* **Prompt**: Give back the exact lines spanning from the line with "centre_divider();" to the line with "bpy.context.view_layer.update()", with both of those lines included and no others.

_____

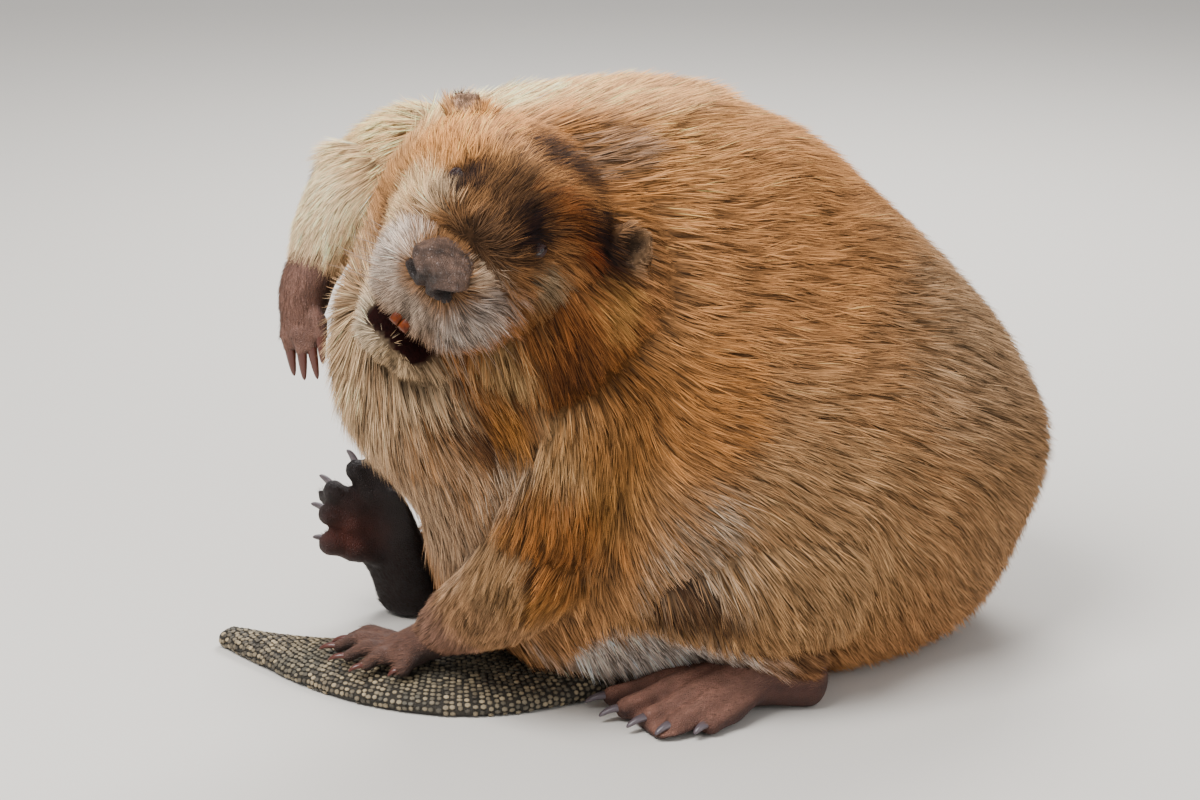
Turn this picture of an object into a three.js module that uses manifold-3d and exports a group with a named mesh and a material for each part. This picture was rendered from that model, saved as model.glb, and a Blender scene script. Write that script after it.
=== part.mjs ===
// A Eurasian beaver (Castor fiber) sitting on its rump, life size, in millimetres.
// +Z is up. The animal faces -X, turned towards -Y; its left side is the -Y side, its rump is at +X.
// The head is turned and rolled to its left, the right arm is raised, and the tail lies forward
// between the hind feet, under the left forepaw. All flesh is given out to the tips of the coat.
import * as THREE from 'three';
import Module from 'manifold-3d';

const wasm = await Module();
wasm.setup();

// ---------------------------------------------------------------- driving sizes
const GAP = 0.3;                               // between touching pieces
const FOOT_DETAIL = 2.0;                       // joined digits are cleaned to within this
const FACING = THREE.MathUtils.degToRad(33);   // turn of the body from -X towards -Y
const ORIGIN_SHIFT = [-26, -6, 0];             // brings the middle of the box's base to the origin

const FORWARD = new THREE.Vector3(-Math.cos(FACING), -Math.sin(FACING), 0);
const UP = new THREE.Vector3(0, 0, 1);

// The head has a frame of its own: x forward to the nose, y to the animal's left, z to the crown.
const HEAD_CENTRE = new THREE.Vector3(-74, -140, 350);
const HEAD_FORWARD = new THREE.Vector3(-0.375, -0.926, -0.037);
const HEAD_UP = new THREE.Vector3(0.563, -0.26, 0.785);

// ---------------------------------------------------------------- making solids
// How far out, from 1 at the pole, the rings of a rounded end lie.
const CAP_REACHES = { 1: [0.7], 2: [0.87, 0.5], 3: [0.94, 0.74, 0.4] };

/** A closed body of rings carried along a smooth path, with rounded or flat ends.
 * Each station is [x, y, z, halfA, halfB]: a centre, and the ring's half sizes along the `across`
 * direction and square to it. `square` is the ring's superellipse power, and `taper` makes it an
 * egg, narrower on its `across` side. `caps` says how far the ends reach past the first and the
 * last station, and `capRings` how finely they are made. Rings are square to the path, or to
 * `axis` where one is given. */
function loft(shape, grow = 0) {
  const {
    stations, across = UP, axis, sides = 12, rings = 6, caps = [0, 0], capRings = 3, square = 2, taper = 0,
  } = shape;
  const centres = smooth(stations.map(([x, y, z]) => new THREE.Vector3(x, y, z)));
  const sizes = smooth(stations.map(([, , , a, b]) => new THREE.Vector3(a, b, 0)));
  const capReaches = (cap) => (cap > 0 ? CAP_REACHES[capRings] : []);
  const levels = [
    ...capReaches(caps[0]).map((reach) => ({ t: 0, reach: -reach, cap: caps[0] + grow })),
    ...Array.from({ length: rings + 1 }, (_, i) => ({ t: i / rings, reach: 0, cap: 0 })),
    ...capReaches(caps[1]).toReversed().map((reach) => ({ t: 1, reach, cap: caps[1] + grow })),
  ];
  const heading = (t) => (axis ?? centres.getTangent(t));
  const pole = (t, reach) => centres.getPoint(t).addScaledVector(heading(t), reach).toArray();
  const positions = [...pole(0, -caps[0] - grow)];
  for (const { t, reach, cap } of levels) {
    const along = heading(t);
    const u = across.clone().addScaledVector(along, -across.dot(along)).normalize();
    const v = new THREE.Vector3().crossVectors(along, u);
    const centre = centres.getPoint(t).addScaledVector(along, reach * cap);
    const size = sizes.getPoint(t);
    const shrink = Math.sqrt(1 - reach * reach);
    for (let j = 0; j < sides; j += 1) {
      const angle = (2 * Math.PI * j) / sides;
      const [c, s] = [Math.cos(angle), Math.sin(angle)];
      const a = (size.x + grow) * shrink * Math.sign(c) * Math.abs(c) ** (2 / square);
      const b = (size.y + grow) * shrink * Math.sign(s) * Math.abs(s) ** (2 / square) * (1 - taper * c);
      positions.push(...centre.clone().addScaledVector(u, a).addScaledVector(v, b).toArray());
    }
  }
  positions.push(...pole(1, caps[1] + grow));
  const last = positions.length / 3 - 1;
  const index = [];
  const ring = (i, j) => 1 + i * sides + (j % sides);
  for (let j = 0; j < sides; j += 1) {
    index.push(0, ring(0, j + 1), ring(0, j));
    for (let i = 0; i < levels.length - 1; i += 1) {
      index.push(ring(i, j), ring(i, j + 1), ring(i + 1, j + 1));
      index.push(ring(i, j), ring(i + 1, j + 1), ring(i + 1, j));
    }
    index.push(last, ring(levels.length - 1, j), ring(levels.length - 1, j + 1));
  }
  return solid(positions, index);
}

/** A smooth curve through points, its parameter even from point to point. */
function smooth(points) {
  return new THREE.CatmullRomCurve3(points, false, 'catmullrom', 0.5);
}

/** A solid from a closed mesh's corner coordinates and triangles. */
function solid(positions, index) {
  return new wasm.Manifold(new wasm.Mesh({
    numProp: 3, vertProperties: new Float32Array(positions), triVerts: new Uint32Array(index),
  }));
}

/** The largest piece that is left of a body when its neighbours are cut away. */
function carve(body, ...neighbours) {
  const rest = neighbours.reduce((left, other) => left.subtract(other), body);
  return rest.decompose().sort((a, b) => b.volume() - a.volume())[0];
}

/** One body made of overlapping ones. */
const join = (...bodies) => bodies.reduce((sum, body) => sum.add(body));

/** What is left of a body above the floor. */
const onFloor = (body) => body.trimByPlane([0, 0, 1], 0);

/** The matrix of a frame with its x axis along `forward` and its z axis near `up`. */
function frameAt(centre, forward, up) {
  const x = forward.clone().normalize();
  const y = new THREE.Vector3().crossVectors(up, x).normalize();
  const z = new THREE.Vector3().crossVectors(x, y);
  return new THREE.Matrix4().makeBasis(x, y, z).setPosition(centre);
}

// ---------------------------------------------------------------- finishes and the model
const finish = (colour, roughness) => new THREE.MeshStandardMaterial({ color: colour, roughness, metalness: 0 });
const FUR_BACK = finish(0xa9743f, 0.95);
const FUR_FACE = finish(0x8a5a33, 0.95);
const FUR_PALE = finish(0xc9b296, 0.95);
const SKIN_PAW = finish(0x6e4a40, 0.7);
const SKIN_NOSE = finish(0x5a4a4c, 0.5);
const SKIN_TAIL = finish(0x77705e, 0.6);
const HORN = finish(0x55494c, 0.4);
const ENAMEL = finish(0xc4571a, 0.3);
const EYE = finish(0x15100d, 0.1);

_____

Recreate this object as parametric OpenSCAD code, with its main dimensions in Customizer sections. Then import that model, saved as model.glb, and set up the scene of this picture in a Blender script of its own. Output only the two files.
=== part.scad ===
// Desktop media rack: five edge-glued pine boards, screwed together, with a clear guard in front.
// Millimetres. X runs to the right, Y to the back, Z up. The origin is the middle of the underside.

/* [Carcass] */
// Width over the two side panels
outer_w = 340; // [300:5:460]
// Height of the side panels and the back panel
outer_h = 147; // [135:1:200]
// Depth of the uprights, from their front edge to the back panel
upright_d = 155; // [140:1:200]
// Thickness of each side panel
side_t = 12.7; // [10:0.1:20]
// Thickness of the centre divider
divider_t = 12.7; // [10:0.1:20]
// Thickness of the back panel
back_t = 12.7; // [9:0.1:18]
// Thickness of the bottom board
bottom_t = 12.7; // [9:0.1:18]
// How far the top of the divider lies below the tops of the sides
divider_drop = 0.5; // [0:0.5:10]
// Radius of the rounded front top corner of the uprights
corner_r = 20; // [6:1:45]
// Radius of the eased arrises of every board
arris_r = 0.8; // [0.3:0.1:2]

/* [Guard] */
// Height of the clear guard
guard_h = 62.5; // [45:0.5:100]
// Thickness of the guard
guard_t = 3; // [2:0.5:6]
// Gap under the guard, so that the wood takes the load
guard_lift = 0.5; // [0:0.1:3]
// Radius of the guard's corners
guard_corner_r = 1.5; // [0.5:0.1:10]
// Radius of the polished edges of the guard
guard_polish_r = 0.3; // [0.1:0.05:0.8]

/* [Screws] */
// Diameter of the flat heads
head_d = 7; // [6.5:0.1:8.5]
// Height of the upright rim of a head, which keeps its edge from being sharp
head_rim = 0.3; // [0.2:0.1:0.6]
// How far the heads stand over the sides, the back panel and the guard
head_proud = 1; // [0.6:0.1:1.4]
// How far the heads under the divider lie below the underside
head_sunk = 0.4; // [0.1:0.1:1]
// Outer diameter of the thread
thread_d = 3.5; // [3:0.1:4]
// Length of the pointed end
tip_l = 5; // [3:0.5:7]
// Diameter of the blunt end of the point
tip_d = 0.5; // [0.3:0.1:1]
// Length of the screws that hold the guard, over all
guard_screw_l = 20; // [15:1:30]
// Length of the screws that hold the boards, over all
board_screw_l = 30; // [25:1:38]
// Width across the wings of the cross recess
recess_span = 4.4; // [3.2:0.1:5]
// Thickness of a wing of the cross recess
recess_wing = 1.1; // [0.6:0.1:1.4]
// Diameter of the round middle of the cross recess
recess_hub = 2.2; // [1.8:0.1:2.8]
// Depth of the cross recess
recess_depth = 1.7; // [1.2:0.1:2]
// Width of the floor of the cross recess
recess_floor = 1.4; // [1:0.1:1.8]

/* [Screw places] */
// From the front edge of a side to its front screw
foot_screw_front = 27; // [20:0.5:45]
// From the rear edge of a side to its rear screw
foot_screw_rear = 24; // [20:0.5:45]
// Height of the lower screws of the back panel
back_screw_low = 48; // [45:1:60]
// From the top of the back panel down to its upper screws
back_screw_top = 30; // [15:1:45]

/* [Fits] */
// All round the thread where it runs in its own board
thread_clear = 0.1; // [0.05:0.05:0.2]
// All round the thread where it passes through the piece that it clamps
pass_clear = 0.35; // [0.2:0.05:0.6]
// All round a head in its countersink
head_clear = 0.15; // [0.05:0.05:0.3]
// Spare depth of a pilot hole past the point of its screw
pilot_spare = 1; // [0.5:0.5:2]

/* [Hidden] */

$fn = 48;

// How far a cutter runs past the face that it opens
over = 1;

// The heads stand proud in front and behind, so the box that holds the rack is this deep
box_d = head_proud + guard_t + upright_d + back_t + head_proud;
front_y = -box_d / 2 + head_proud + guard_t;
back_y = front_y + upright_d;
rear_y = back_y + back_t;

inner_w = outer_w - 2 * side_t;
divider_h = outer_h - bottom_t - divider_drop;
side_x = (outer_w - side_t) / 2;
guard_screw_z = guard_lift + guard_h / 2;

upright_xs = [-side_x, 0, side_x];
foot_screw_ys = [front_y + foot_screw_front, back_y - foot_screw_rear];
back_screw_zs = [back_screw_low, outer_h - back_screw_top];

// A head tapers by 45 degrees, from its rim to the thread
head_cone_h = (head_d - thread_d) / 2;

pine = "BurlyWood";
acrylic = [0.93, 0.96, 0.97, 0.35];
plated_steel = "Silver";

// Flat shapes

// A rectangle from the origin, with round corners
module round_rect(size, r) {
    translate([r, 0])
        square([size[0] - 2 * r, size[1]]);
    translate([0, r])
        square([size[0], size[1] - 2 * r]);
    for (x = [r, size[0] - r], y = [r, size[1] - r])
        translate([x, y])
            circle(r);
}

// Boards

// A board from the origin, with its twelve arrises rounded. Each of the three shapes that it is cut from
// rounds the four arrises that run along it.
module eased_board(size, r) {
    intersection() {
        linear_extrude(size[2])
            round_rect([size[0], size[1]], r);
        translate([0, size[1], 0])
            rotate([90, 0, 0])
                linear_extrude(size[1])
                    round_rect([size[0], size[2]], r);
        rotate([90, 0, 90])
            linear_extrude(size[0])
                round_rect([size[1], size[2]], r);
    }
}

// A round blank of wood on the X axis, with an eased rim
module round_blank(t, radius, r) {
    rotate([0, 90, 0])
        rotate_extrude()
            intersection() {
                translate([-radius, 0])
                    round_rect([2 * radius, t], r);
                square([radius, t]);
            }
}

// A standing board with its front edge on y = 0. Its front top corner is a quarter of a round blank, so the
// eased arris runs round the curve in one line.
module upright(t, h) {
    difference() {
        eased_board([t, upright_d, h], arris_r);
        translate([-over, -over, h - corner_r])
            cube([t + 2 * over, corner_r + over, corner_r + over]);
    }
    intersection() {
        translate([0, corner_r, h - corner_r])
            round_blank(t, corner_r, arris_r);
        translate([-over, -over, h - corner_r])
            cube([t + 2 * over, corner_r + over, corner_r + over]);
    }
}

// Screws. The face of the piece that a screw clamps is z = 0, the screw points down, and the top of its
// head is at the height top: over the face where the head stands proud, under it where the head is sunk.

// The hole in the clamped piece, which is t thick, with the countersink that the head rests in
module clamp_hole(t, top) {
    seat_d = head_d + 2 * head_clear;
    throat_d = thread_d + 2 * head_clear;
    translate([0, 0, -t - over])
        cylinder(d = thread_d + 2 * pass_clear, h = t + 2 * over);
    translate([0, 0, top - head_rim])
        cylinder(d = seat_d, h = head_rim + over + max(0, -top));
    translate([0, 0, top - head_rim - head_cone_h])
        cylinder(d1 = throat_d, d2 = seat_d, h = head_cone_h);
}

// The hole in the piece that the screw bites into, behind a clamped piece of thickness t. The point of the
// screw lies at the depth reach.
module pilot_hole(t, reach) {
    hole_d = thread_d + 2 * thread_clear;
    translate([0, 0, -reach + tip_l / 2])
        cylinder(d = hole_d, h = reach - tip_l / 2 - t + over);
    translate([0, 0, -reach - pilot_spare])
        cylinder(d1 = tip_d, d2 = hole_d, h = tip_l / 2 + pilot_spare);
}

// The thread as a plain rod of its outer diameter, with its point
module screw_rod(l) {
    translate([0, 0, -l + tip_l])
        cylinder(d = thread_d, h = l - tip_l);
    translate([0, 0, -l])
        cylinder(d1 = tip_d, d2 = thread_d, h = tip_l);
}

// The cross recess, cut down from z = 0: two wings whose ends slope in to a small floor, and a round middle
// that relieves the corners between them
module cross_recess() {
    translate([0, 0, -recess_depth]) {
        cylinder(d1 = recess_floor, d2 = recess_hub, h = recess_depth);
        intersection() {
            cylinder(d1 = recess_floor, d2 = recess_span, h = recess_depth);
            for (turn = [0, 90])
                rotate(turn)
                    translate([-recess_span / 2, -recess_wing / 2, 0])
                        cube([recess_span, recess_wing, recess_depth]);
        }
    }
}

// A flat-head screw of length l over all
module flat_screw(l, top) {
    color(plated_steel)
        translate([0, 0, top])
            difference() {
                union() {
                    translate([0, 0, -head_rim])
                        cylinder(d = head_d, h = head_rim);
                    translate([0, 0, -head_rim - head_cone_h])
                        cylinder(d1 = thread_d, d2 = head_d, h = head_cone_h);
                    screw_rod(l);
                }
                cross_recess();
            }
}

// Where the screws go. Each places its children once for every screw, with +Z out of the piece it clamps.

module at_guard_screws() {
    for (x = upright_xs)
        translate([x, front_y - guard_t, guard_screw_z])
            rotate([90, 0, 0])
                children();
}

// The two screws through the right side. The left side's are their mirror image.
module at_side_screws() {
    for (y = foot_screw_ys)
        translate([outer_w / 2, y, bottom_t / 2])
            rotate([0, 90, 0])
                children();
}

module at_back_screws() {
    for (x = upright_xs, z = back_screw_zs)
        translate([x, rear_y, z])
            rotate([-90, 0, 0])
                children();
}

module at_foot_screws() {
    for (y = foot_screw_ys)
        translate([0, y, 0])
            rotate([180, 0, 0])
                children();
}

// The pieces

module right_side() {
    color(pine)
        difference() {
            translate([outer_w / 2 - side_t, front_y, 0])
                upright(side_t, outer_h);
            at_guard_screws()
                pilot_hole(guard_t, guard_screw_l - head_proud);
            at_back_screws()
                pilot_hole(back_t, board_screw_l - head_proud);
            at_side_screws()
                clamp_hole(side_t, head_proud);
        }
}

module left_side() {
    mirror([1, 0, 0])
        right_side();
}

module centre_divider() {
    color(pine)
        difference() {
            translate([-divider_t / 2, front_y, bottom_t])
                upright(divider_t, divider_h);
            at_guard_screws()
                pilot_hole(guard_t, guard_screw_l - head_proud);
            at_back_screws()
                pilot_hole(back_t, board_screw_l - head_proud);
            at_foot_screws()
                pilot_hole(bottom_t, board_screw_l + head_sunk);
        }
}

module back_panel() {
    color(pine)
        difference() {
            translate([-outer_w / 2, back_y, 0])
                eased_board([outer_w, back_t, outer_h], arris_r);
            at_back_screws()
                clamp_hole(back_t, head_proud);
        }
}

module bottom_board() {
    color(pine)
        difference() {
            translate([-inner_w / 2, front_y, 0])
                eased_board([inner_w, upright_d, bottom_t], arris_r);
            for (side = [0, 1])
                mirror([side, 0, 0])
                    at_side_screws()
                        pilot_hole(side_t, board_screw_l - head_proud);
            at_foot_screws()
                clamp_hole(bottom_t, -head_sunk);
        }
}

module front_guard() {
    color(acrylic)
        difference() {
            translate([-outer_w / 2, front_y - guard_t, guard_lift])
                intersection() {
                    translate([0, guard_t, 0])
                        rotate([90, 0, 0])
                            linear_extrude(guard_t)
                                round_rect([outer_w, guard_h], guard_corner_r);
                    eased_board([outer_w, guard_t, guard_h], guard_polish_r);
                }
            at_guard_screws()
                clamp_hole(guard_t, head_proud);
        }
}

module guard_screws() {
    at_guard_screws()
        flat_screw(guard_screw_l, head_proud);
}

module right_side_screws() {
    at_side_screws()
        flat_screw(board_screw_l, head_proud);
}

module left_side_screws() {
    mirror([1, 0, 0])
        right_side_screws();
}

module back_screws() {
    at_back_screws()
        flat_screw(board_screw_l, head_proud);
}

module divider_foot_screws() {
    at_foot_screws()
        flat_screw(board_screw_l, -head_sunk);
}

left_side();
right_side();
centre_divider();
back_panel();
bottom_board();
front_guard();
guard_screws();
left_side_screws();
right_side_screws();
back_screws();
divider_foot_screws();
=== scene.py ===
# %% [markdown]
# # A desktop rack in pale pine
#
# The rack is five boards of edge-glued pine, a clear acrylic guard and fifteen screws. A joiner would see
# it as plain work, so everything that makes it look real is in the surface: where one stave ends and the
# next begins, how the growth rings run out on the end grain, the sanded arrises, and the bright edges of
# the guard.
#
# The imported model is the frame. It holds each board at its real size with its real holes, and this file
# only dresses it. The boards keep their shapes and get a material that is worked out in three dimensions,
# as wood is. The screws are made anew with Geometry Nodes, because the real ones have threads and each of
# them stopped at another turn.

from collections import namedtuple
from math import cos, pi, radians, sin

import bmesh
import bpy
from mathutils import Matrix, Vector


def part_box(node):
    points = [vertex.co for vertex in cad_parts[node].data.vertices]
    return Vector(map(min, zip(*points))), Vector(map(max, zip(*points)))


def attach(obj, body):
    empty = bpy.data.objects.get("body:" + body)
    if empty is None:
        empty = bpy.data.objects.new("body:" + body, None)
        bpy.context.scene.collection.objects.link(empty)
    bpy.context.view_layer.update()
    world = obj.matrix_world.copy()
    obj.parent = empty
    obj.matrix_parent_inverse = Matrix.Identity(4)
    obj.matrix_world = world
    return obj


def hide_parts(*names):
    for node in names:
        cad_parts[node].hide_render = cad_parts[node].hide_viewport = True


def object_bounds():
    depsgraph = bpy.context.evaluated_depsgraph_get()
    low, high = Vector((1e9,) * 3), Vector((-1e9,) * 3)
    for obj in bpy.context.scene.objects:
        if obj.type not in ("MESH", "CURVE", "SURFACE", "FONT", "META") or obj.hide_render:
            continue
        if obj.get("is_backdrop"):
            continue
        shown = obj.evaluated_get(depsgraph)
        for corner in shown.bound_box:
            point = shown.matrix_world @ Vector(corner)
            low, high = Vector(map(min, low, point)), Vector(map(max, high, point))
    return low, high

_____

* **Solution to the exercise**:
centre_divider();
back_panel();
bottom_board();
front_guard();
guard_screws();
left_side_screws();
right_side_screws();
back_screws();
divider_foot_screws();
=== scene.py ===
# %% [markdown]
# # A desktop rack in pale pine
#
# The rack is five boards of edge-glued pine, a clear acrylic guard and fifteen screws. A joiner would see
# it as plain work, so everything that makes it look real is in the surface: where one stave ends and the
# next begins, how the growth rings run out on the end grain, the sanded arrises, and the bright edges of
# the guard.
#
# The imported model is the frame. It holds each board at its real size with its real holes, and this file
# only dresses it. The boards keep their shapes and get a material that is worked out in three dimensions,
# as wood is. The screws are made anew with Geometry Nodes, because the real ones have threads and each of
# them stopped at another turn.

from collections import namedtuple
from math import cos, pi, radians, sin

import bmesh
import bpy
from mathutils import Matrix, Vector


def part_box(node):
    points = [vertex.co for vertex in cad_parts[node].data.vertices]
    return Vector(map(min, zip(*points))), Vector(map(max, zip(*points)))


def attach(obj, body):
    empty = bpy.data.objects.get("body:" + body)
    if empty is None:
        empty = bpy.data.objects.new("body:" + body, None)
        bpy.context.scene.collection.objects.link(empty)
    bpy.context.view_layer.update()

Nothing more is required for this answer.